→ WHAT YOU ARE ASKED TO DO
Every line from the first one to the line containing "return self.tree.nodes.new(kind)" should be echoed exactly; leave out the rest.

---------- DATASET EXCERPT ----------

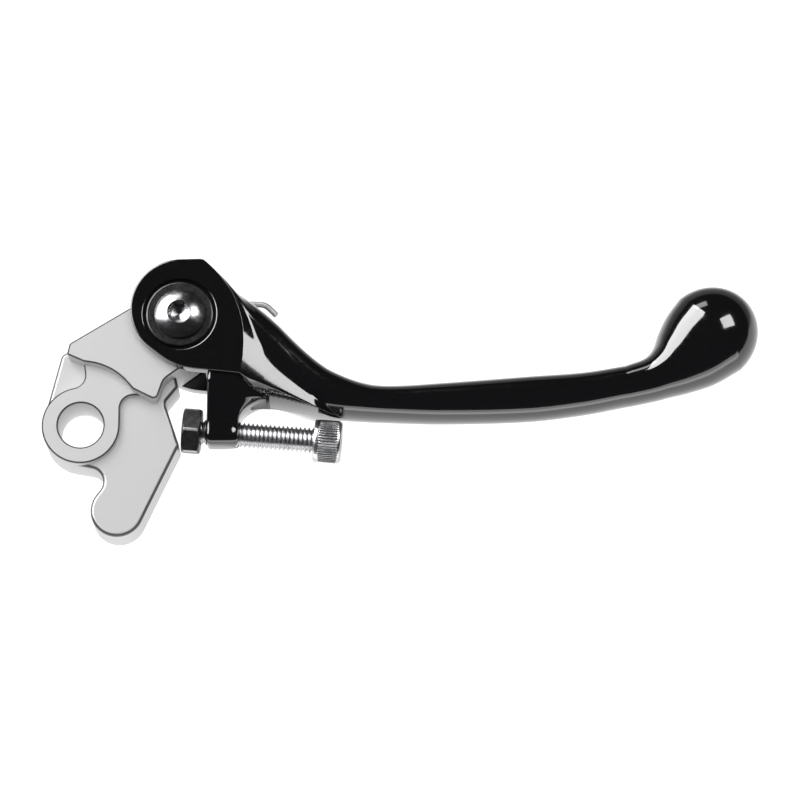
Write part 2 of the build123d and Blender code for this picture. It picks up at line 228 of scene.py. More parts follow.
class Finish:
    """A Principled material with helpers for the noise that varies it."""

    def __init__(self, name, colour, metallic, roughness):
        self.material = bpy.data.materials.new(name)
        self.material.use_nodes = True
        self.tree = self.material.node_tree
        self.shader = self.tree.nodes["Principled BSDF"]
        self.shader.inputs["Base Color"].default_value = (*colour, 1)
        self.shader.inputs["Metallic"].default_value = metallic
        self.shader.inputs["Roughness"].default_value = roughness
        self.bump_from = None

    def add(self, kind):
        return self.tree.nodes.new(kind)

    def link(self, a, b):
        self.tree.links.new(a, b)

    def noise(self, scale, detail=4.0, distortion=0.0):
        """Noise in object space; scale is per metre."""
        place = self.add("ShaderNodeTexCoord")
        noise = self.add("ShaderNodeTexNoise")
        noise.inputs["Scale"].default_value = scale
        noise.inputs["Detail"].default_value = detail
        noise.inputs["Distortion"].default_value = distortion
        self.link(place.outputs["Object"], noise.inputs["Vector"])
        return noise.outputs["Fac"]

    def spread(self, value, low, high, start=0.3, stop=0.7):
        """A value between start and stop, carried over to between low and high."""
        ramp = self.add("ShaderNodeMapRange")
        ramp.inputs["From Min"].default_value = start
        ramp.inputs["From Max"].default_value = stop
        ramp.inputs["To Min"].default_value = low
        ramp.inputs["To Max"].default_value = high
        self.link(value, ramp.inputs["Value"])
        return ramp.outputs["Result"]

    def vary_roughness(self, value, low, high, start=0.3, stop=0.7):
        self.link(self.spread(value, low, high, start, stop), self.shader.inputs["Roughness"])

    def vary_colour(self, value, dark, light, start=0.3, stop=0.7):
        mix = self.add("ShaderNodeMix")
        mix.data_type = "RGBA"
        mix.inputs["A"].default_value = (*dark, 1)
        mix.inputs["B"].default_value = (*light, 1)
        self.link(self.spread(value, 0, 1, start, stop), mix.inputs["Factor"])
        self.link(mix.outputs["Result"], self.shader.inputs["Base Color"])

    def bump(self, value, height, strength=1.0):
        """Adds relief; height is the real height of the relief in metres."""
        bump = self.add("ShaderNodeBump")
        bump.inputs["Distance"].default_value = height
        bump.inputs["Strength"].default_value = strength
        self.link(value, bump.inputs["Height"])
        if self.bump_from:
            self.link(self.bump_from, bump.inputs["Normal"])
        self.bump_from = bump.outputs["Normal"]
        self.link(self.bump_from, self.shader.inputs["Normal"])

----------

→ THE RESULT
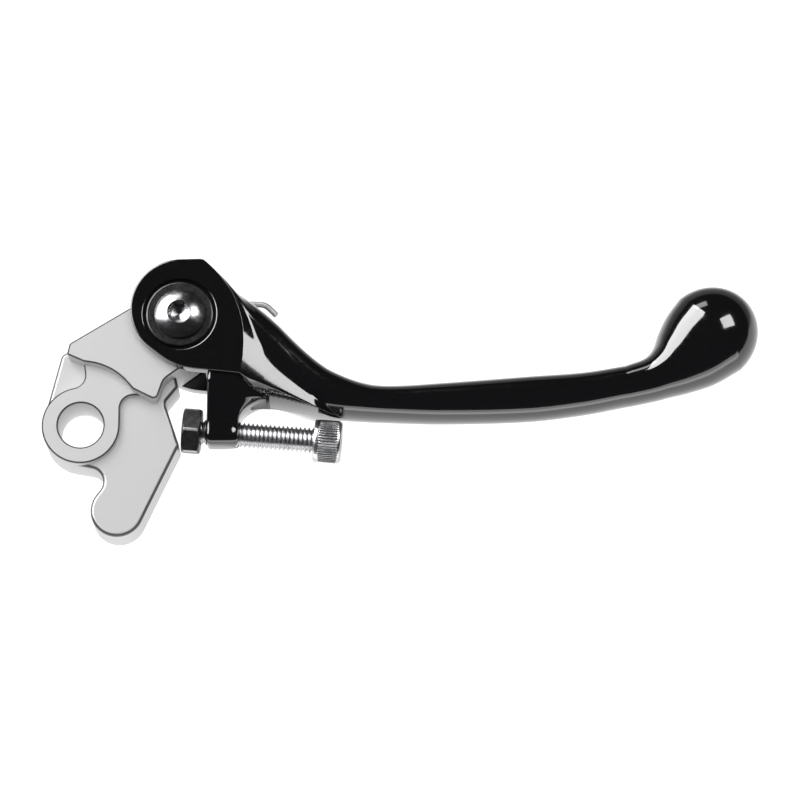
Write part 2 of the build123d and Blender code for this picture. It picks up at line 228 of scene.py. More parts follow.
class Finish:
    """A Principled material with helpers for the noise that varies it."""

    def __init__(self, name, colour, metallic, roughness):
        self.material = bpy.data.materials.new(name)
        self.material.use_nodes = True
        self.tree = self.material.node_tree
        self.shader = self.tree.nodes["Principled BSDF"]
        self.shader.inputs["Base Color"].default_value = (*colour, 1)
        self.shader.inputs["Metallic"].default_value = metallic
        self.shader.inputs["Roughness"].default_value = roughness
        self.bump_from = None

    def add(self, kind):
        return self.tree.nodes.new(kind)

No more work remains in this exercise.